Originally, this is where the game lost me. The pursuit counter was too tight, the battles were too punitive, and the encounters became tedious. But apparently these were common complaints and the developers listened carefully, because all of these issues have very much been resolved. Outrunning the cult is better balanced to keep you on your toes instead of constantly warding off the kraken. Battles are much easier to end in your favor, with a profit of salvage rather than a maintenance deficit. And there’s so much more to see in terms of encounters, with whole factions and trade routes and friends added since I last tried the game. Even the maps themselves are so varied and interesting that I’m enjoying exploring them purely to see what neat little isles and landmarks they features.
The improvements to the gameplay carry over to the combat in a big way as well. Battles are fought one-on-one, with your ship and the enemy ship sailing parallel for maximum broadsiding. You can adjust the distance to bring different weapons or boarding into play, or bring the ship about to give your other bank of weapons a chance, but mostly battle is about managing your crew and salvos. There’s a huge selection of weapons here, from traditional round shot and chain shot to flamethrowers, acid mortars, berserk darts, lightning guns, and time bombs. My current build holds enemy ships in place with chain shot, harasses their crew with cannon and sniper fire, and then explodes their vessel from within using a pair of hull-cracking mortars. It’s extremely effective but I have to vary my tactics for each battle, because that huge wealth of weapons can be found on enemy ships too, and there are dozens of modifiers like tidal waves, fog, and giant spiders to complicate battles further.
I really want to stress how varied and interesting the gameplay has stayed a dozen hours in, because that was my chief complaint about Abandon Ship initially. Every aspect, from battles to events to ship management has been expanded with a remarkable amount of options and variations. Every new map is an adventure, and every enemy ship is a wild ride of harpoons, firebombs, and men overboard. There’s a little balance weirdness here perhaps stemming from the variety and rebalancing, I think, but it seems to be in the player’s favor. I’ve been able to progress all the way up to the best ship not even halfway through the campaign, and the only fights I’ve had trouble with are the sea forts. You’ll also find a few annoyances lingering in the design, like encounters that incapacitate your crew with no recourse until you treat them at a port, or key plot missions that require ship upgrades that only randomly appear at shops.
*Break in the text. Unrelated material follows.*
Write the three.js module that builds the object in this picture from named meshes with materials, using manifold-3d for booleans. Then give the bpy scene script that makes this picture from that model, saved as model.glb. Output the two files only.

These are hardly complaints though, considering how far this game has come. The enormous, story-driven campaign isn’t even all it offers, as there’s another three mini-campaigns included with different themes and challenges to tackle. The writing is solid and tells an interesting story, and it’s all held up with a fantastically visceral presentation of tall ships blasting each other to splinters amidst raging storms. I still can’t get over how effectively this game went from tedious and shallow to thrilling and engrossing, but the results speak for themselves. Not only does it feature a unique mix of eldritch horror and swashbuckling, Abandon Ship offers all the variety and action you could ask for in such a colorful setting.